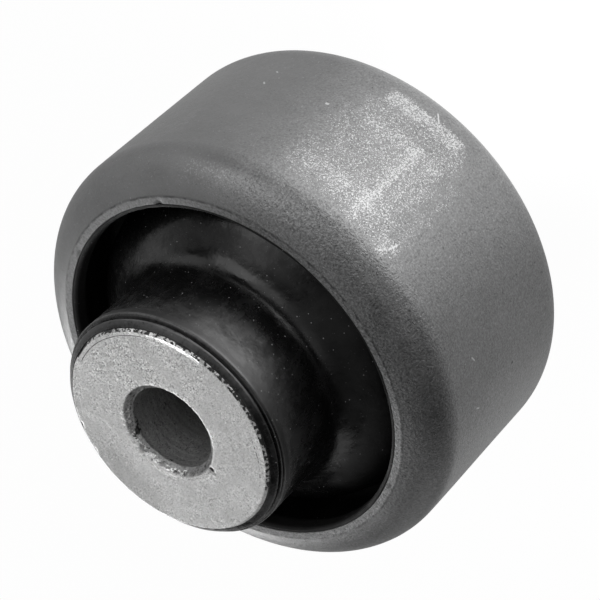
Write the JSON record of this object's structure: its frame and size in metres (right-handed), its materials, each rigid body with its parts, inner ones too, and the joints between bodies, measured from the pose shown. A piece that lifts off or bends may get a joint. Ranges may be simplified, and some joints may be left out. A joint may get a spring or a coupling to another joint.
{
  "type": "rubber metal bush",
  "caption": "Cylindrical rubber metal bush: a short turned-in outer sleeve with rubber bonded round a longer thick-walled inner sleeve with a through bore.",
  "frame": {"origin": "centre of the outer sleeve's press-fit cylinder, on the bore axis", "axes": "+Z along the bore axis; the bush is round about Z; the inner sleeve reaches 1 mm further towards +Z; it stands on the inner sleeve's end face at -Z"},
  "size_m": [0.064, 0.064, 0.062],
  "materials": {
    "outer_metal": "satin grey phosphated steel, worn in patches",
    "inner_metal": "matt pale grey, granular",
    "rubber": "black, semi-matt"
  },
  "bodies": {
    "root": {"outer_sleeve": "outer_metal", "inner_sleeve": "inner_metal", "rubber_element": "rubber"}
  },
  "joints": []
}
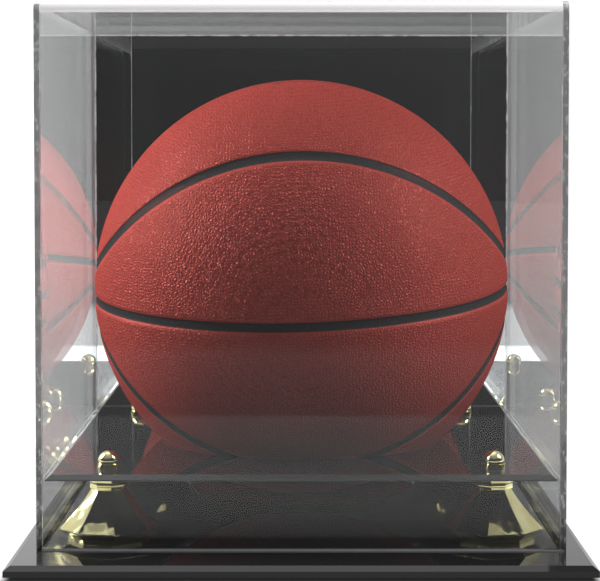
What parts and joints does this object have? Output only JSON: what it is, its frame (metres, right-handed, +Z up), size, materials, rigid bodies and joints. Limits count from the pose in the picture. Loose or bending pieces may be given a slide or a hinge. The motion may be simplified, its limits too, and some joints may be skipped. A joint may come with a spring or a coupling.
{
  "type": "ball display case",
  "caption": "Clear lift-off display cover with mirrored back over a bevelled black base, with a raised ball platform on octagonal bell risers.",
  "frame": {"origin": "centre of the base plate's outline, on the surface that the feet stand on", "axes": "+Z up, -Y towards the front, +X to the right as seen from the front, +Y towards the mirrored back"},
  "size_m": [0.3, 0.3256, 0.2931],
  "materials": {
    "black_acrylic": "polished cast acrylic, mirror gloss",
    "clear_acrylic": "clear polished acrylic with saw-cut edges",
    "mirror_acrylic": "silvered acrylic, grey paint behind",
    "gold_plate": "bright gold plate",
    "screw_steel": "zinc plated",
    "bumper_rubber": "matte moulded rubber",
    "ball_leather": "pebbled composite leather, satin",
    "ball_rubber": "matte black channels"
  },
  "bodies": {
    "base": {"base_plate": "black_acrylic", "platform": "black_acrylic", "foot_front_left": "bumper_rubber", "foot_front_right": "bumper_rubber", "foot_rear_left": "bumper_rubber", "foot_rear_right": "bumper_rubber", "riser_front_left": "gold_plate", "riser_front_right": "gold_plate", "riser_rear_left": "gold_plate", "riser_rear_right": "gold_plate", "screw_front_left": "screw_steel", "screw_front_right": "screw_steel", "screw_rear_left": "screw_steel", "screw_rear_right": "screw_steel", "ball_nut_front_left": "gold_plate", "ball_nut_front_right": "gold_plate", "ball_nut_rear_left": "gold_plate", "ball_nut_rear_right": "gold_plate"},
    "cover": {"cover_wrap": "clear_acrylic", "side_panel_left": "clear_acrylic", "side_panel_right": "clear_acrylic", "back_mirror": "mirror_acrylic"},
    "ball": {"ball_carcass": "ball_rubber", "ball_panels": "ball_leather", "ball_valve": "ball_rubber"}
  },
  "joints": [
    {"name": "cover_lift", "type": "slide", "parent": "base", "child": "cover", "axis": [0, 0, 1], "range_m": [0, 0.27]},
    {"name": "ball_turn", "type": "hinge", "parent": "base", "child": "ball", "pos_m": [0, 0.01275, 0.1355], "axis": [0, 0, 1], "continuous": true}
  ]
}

■ ■ ■ ■ ■ ■ ■

Emit the records above again, exactly, with no line skipped.

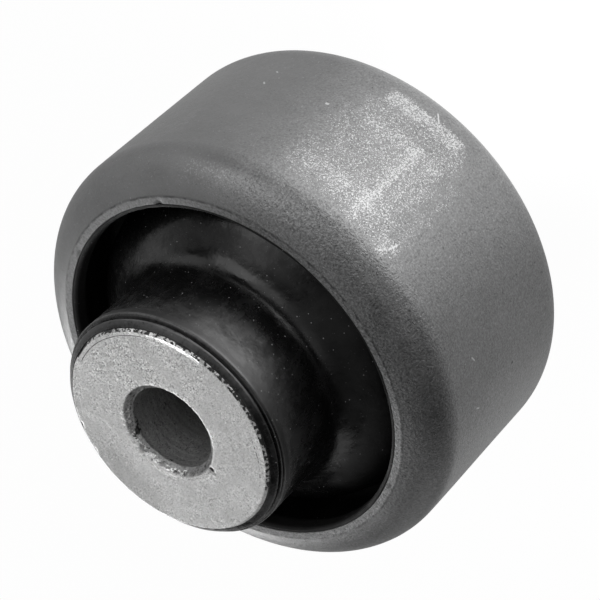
Write the JSON record of this object's structure: its frame and size in metres (right-handed), its materials, each rigid body with its parts, inner ones too, and the joints between bodies, measured from the pose shown. A piece that lifts off or bends may get a joint. Ranges may be simplified, and some joints may be left out. A joint may get a spring or a coupling to another joint.
{
  "type": "rubber metal bush",
  "caption": "Cylindrical rubber metal bush: a short turned-in outer sleeve with rubber bonded round a longer thick-walled inner sleeve with a through bore.",
  "frame": {"origin": "centre of the outer sleeve's press-fit cylinder, on the bore axis", "axes": "+Z along the bore axis; the bush is round about Z; the inner sleeve reaches 1 mm further towards +Z; it stands on the inner sleeve's end face at -Z"},
  "size_m": [0.064, 0.064, 0.062],
  "materials": {
    "outer_metal": "satin grey phosphated steel, worn in patches",
    "inner_metal": "matt pale grey, granular",
    "rubber": "black, semi-matt"
  },
  "bodies": {
    "root": {"outer_sleeve": "outer_metal", "inner_sleeve": "inner_metal", "rubber_element": "rubber"}
  },
  "joints": []
}
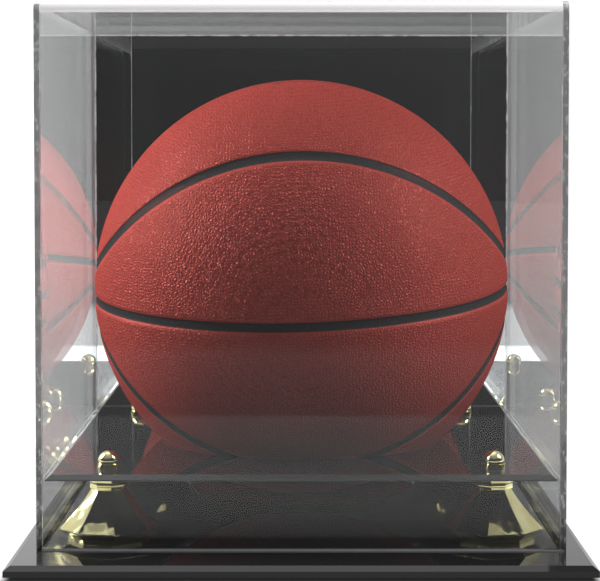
What parts and joints does this object have? Output only JSON: what it is, its frame (metres, right-handed, +Z up), size, materials, rigid bodies and joints. Limits count from the pose in the picture. Loose or bending pieces may be given a slide or a hinge. The motion may be simplified, its limits too, and some joints may be skipped. A joint may come with a spring or a coupling.
{
  "type": "ball display case",
  "caption": "Clear lift-off display cover with mirrored back over a bevelled black base, with a raised ball platform on octagonal bell risers.",
  "frame": {"origin": "centre of the base plate's outline, on the surface that the feet stand on", "axes": "+Z up, -Y towards the front, +X to the right as seen from the front, +Y towards the mirrored back"},
  "size_m": [0.3, 0.3256, 0.2931],
  "materials": {
    "black_acrylic": "polished cast acrylic, mirror gloss",
    "clear_acrylic": "clear polished acrylic with saw-cut edges",
    "mirror_acrylic": "silvered acrylic, grey paint behind",
    "gold_plate": "bright gold plate",
    "screw_steel": "zinc plated",
    "bumper_rubber": "matte moulded rubber",
    "ball_leather": "pebbled composite leather, satin",
    "ball_rubber": "matte black channels"
  },
  "bodies": {
    "base": {"base_plate": "black_acrylic", "platform": "black_acrylic", "foot_front_left": "bumper_rubber", "foot_front_right": "bumper_rubber", "foot_rear_left": "bumper_rubber", "foot_rear_right": "bumper_rubber", "riser_front_left": "gold_plate", "riser_front_right": "gold_plate", "riser_rear_left": "gold_plate", "riser_rear_right": "gold_plate", "screw_front_left": "screw_steel", "screw_front_right": "screw_steel", "screw_rear_left": "screw_steel", "screw_rear_right": "screw_steel", "ball_nut_front_left": "gold_plate", "ball_nut_front_right": "gold_plate", "ball_nut_rear_left": "gold_plate", "ball_nut_rear_right": "gold_plate"},
    "cover": {"cover_wrap": "clear_acrylic", "side_panel_left": "clear_acrylic", "side_panel_right": "clear_acrylic", "back_mirror": "mirror_acrylic"},
    "ball": {"ball_carcass": "ball_rubber", "ball_panels": "ball_leather", "ball_valve": "ball_rubber"}
  },
  "joints": [
    {"name": "cover_lift", "type": "slide", "parent": "base", "child": "cover", "axis": [0, 0, 1], "range_m": [0, 0.27]},
    {"name": "ball_turn", "type": "hinge", "parent": "base", "child": "ball", "pos_m": [0, 0.01275, 0.1355], "axis": [0, 0, 1], "continuous": true}
  ]
}